The Ford government is certainly not the first to tie itself in knots over autism.

By any standard, though, they’ve hit a strange place very quickly.

So keen to attack the last Liberal government for having a program that didn’t meet all the needs of children with autism, they jumped in and actually made it worse.

And their desire to distract from that fact has led them to a place where saying “yada yada yada” is such a serious breach that one of their own MPPs was suspended for it, but a minister threatening a vulnerable group is apparently A-okay.

Last week, when the public galleries of the Ontario legislature were full of angry parents who had come to protest the government’s changes, Premier Doug Ford seemed to think that throwing Lanark-Frontenac-Kingston MPP Randy Hillier to the wolves might help.

As everyone was exiting the legislature, Hillier was heard to say “yada yada yada.” Ford quickly dispatched a news release announcing Hillier’s suspension from the PC caucus for his “disrespectful comments to parents of children with autism.”

For his part, Hillier says his comment was directed at a New Democrat MPP who was at that moment berating the government over its autism policy. That does seem rather more likely.

But either way, it’s far less disrespectful than what Ford himself said in 2014 when he was a Toronto city councillor.

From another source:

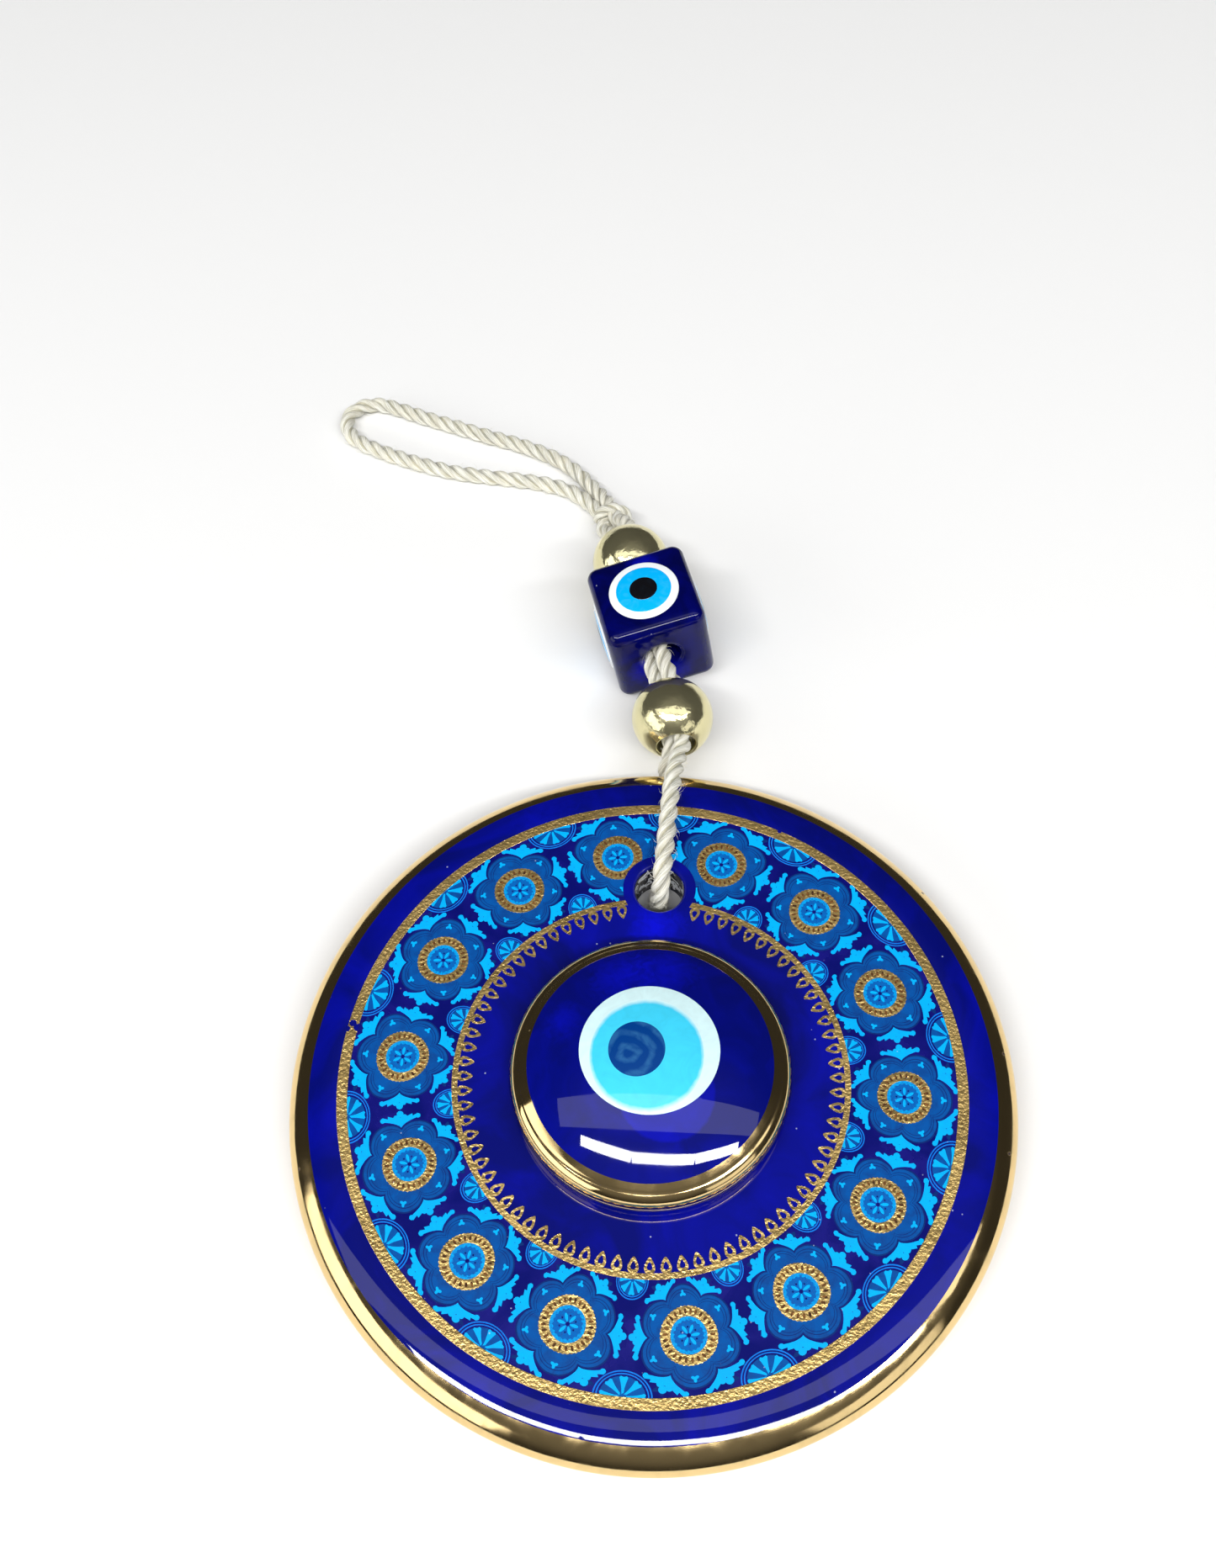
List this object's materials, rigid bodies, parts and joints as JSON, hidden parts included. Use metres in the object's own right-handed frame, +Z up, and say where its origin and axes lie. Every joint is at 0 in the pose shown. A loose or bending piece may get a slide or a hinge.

Ford said then that an Etobicoke home for teenagers with autism had “ruined the community,” and followed that up by telling a father who complained about him to “go to hell.”

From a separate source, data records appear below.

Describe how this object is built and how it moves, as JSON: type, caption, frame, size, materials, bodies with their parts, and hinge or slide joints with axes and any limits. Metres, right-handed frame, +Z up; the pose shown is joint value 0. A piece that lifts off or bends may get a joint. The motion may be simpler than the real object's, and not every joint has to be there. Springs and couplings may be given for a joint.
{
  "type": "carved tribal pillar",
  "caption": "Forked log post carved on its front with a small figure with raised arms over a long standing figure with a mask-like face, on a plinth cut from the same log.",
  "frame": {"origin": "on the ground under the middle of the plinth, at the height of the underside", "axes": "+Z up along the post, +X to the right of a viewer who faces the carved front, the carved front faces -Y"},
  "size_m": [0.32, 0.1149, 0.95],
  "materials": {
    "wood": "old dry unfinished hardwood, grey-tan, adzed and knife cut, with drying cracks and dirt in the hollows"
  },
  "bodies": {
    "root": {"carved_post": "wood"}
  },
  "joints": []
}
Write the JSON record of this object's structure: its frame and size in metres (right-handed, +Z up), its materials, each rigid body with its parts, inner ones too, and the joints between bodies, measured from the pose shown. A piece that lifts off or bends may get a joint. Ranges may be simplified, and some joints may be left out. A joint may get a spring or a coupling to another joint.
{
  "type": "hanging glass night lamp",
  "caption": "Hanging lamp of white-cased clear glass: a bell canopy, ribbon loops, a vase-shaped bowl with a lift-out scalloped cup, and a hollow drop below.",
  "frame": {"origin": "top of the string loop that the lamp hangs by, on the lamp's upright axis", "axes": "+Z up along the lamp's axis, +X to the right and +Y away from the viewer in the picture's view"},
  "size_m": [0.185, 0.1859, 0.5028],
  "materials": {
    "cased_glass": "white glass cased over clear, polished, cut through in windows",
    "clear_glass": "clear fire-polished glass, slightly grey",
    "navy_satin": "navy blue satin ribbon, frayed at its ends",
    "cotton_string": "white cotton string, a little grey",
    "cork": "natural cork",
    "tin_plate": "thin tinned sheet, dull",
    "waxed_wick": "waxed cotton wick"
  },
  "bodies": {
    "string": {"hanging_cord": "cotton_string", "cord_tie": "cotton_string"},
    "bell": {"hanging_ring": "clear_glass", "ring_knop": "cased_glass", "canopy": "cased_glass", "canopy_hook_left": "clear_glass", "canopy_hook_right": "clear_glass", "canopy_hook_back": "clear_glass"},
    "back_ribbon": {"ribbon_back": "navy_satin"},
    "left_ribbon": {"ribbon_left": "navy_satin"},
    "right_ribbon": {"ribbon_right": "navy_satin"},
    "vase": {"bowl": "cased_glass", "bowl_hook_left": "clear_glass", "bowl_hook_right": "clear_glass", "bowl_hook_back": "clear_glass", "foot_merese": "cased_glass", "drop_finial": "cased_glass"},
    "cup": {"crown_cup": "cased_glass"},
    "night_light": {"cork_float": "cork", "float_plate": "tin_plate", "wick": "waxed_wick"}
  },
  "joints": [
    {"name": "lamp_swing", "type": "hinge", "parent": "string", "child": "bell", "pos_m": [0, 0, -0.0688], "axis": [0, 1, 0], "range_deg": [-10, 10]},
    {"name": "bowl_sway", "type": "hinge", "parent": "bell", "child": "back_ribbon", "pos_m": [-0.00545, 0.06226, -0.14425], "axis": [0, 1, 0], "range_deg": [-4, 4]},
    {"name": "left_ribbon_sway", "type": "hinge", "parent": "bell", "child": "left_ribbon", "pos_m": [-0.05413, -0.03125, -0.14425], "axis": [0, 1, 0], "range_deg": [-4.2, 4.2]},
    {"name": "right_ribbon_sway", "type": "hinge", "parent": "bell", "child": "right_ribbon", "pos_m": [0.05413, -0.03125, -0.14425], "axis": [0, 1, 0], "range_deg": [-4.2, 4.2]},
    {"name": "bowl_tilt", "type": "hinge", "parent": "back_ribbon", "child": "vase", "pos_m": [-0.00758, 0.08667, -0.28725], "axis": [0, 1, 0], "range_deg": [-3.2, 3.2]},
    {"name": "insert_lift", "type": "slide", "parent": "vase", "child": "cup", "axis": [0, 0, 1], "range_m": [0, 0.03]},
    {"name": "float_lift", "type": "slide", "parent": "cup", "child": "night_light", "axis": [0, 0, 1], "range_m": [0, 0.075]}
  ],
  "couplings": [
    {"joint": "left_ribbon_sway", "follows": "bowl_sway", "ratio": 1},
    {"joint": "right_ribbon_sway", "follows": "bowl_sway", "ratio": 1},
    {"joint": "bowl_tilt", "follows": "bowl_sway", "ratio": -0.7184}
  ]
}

“Yada yada yada” is also not as troubling as Children, Community and Social Services Minister Lisa MacLeod’s decision to threaten the Ontario Association for Behaviour Analysis with “four long years” if they didn’t publicly support her government’s autism overhaul.

But Ford rushed to defend MacLeod as an “absolute all-star” and ejected Hillier — pending a PC caucus meeting on Tuesday to decide his future.

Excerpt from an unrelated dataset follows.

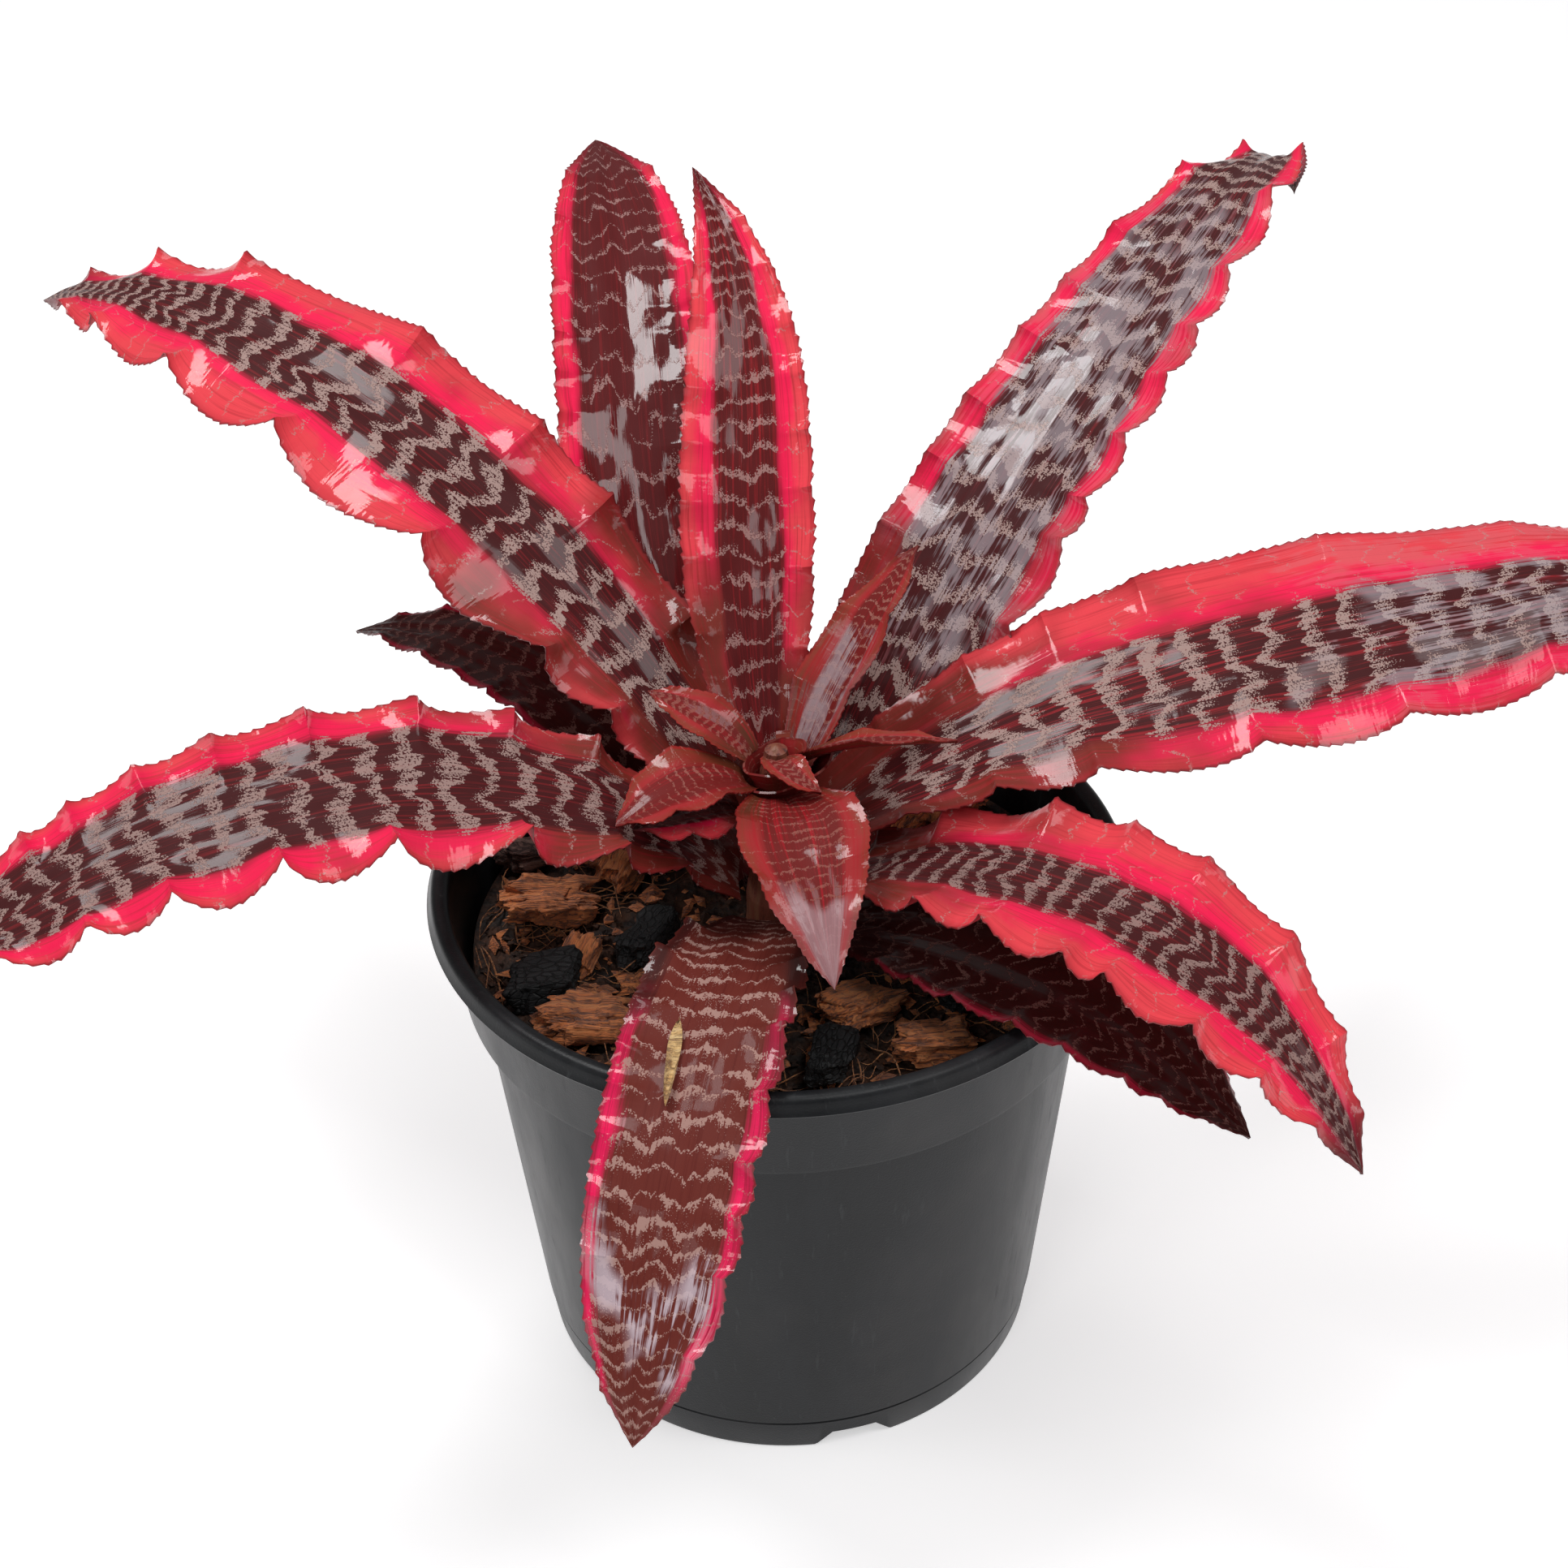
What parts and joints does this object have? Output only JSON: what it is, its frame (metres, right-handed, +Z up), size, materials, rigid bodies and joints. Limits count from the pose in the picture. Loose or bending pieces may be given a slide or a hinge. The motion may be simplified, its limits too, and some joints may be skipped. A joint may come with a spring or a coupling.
{
  "type": "potted bromeliad",
  "caption": "Potted bromeliad: a rosette of long, ruffled strap leaves in a plain round nursery pot filled with bark and husk mix.",
  "frame": {"origin": "bottom centre of the bounding box of the plant and its pot; the pot stands on z = 0, a little left of and in front of the origin's column", "axes": "+Z up, +Y away from the front, +X to the right as seen from the front"},
  "size_m": [0.4146, 0.2922, 0.2368],
  "materials": {
    "pot_plastic": "satin black, moulded",
    "growing_mix": "rough, damp",
    "stem": "dull",
    "leaf_red": "glossy, banded with silver scales",
    "leaf_dark": "glossy, banded with silver scales",
    "husk": "fibrous, rough",
    "charcoal": "dull, cracked",
    "bark": "rough",
    "coir": "dull fibre",
    "dry_scrap": "dry"
  },
  "bodies": {
    "root": {"bark_back": "bark", "bark_back_left": "bark", "charcoal_front": "charcoal", "charcoal_front_left": "charcoal", "charcoal_left": "charcoal", "charcoal_right": "charcoal", "coir_strand_a": "coir", "coir_strand_b": "coir", "coir_strand_c": "coir", "coir_strand_d": "coir", "coir_strand_e": "coir", "dry_scrap": "dry_scrap", "growing_mix": "growing_mix", "husk_chip_back": "husk", "husk_chip_back_right": "husk", "husk_chip_front_left": "husk", "husk_chip_front_mid": "husk", "husk_chip_front_right": "husk", "husk_chip_left": "husk", "husk_chip_middle": "husk", "husk_chip_right": "husk", "leaf_back_left": "leaf_red", "leaf_back_right": "leaf_red", "leaf_back_upright": "leaf_red", "leaf_front_hanging": "leaf_dark", "leaf_front_right": "leaf_red", "leaf_front_right_under": "leaf_dark", "leaf_front_short": "leaf_red", "leaf_heart": "leaf_red", "leaf_inner_back_left": "leaf_red", "leaf_inner_left": "leaf_red", "leaf_inner_right": "leaf_red", "leaf_inner_upright": "leaf_red", "leaf_left_behind": "leaf_dark", "leaf_left_long": "leaf_red", "leaf_left_low": "leaf_red", "leaf_left_small": "leaf_red", "leaf_right_long": "leaf_red", "pot": "pot_plastic", "stem": "stem"}
  },
  "joints": []
}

Could that be because MacLeod is doing his bidding and Hillier, an outspoken backbencher, is not?

And that gets us back to what’s really “unacceptable” (to use Ford’s word for Hillier) — the government’s autism policy itself.

To be sure, this is tough to get right. The Liberals spent 15 years in power without ever meeting all the needs, which is why the wait-list for services is so long. But the PCs’ fix spreads $321 million in existing provincial funding far too thinly in an effort to clear that wait-list.

MacLeod can call this a “fair, equitable and sustainable” system all she wants, but that doesn’t make it a good one. Or a system that provides kids with autism, especially those on the high needs end of the spectrum, access and funding to services they desperately need.

But in the face of mounting evidence that this policy is deeply misguided and won’t achieve its stated outcomes, the Ford government has reacted the way it usually does — claiming victory anyway.

Ford and his ministers have done this on everything from climate change and Hydro One to cancelling sex education and minimum wage increases. But the government’s penchant for declaring victory where there is none and quickly moving on to the next file may finally have met its match.

As one parent, referring to the efforts they put in to make the previous government improve the province’s autism program, put it: “It took 96 days with the Liberals.”

“We’re not going away. These are our children.”

MacLeod claimed victory on Feb. 6 when she announced the government’s new program. Let’s call that day one.

By day nine, MacLeod found herself apologizing if her comments to the behaviour analysts “made anyone feel threatened or uncomfortable.”

By day 15, Hillier was suspended, seemingly in an effort to show how much the government cares.

The government keeps digging itself in deeper. It should stop digging and look again at the real problem: a policy that will make things worse, not better, for kids with autism and their desperate parents.